Will Big Tech Control the Future of AI Agents on the Web?
- Sofia Ng
- Oct 15
- 3 min read
The history of the internet has always been shaped by a tension between open access and corporate control. On one side is the democratic vision of a network where anyone can build, connect, and share. On the other is the growing reality of a digital landscape dominated by a handful of powerful companies.
A New Scientist article by Chris Stokel-Walker (11 June 2025) explores how this struggle is entering a new phase with the rise of AI agents, autonomous systems designed to act on our behalf online. The fear is that the very protocols allowing these agents to communicate could become yet another tool for big tech to consolidate power, leaving smaller players and open innovation on the margins.

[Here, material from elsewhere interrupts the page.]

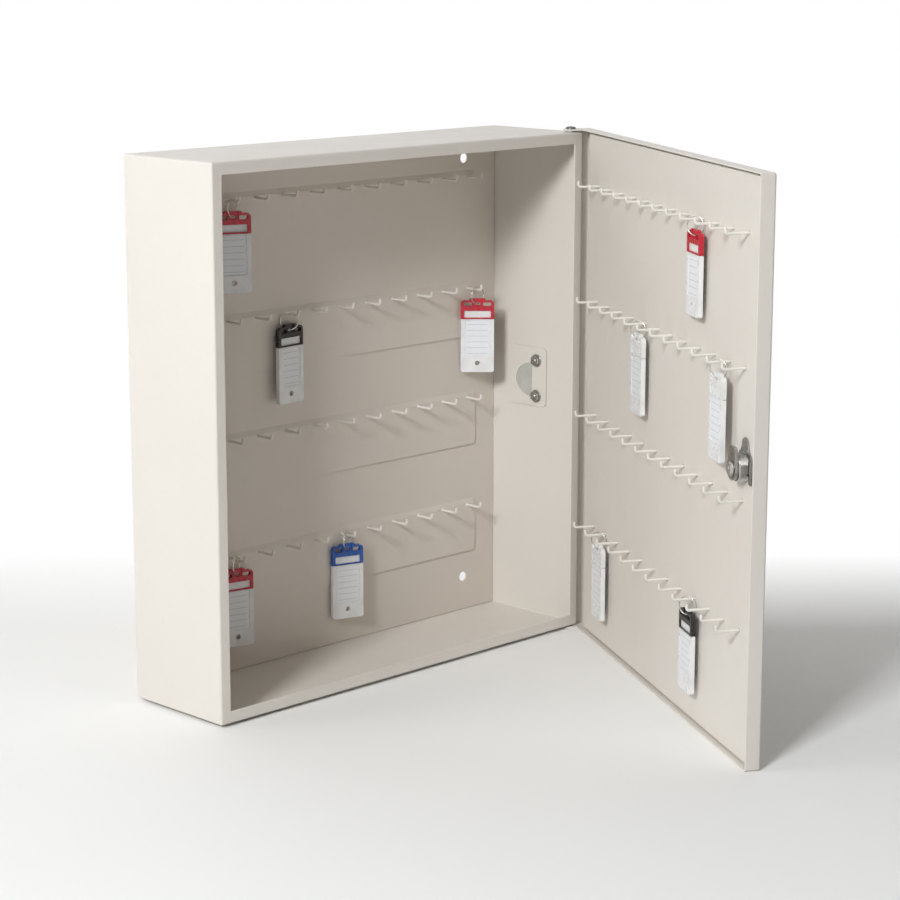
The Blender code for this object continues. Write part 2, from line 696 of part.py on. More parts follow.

What Exactly Are AI Agents?
If you’ve used ChatGPT, Gemini, or Claude, you’ve already experienced conversational AI. An AI agent takes that idea a step further. Instead of just answering questions, it can act on your behalf, browsing websites, booking flights, comparing products, or even coordinating with other agents to complete a task.
Think of an agent as your digital personal assistant that doesn’t just talk, but also does.
Why the Internet Isn’t Ready for Them
Here’s the catch: the internet we know was built for humans, not machines. Websites, logins, and forms are designed for people clicking and typing, not for AI agents negotiating with one another. To make agents work, we need new “protocols”, shared rules that let software talk to software.
Right now, two big players are leading the charge:
MCP (Model Context Protocol) – developed by Anthropic, it’s like giving every agent a universal phone number so it can securely connect to data sources and tools.
A2A (Agent-to-Agent) – developed by Google, this goes further, creating a kind of group chat where agents can discover each other, exchange information, and coordinate tasks.
Both sound promising, but they come with a catch: they’re being built inside big tech companies.
The Risk of Walled Gardens
History gives us a warning here. Social networks, app stores, even email to some extent, all started open but were eventually fenced off by big players who controlled access, extracted fees, or limited interoperability.
If MCP or A2A becomes the “default” protocol, whoever controls it will effectively control how AI agents interact with the web. That could mean:
Smaller startups struggling to compete.
Hobbyists and independent developers locked out.
Users pushed into ecosystems where choice is limited.
In short: the internet risks becoming less like a public library, more like a private shopping mall.
Enter ANP: The Open Alternative
This is where the Agent Network Protocol (ANP) comes in. Led by Gaowei Chang and supported by the World Wide Web Consortium (W3C), ANP is an open-source alternative designed to keep the agent internet open to everyone.
Unlike MCP or A2A, ANP doesn’t rely on a central authority or a catalogue of “approved” agents. Instead, any agent can discover and connect with another, much like the early internet when anyone could set up a website or an email address without asking permission.
In plain terms: ANP is trying to keep the internet a level playing field, where innovation doesn’t require permission from Google or Anthropic.
Why This Matters Beyond Tech Circles
You don’t have to be a developer to see why this is important. Imagine a future where:
Healthcare apps can share data across systems freely, instead of being locked into one vendor’s ecosystem.
Small businesses can deploy their own AI agents without paying gatekeeping fees.
Individuals can build personal agents that truly work for them, not for a company’s bottom line.
That’s the difference between an open standard and a corporate-controlled one.
My Takeaway
As Catherine Flick, a researcher at Staffordshire University, put it: open protocols are about bringing democratisation back to the internet. If we leave the rules of AI agents solely in the hands of big tech, we risk repeating the mistakes of past digital platforms, where openness gave way to lock-in.
I see this as one of the defining infrastructure questions of the AI time. The technology is moving fast, but unless we push for open, transparent standards, the internet of agents may not belong to all of us.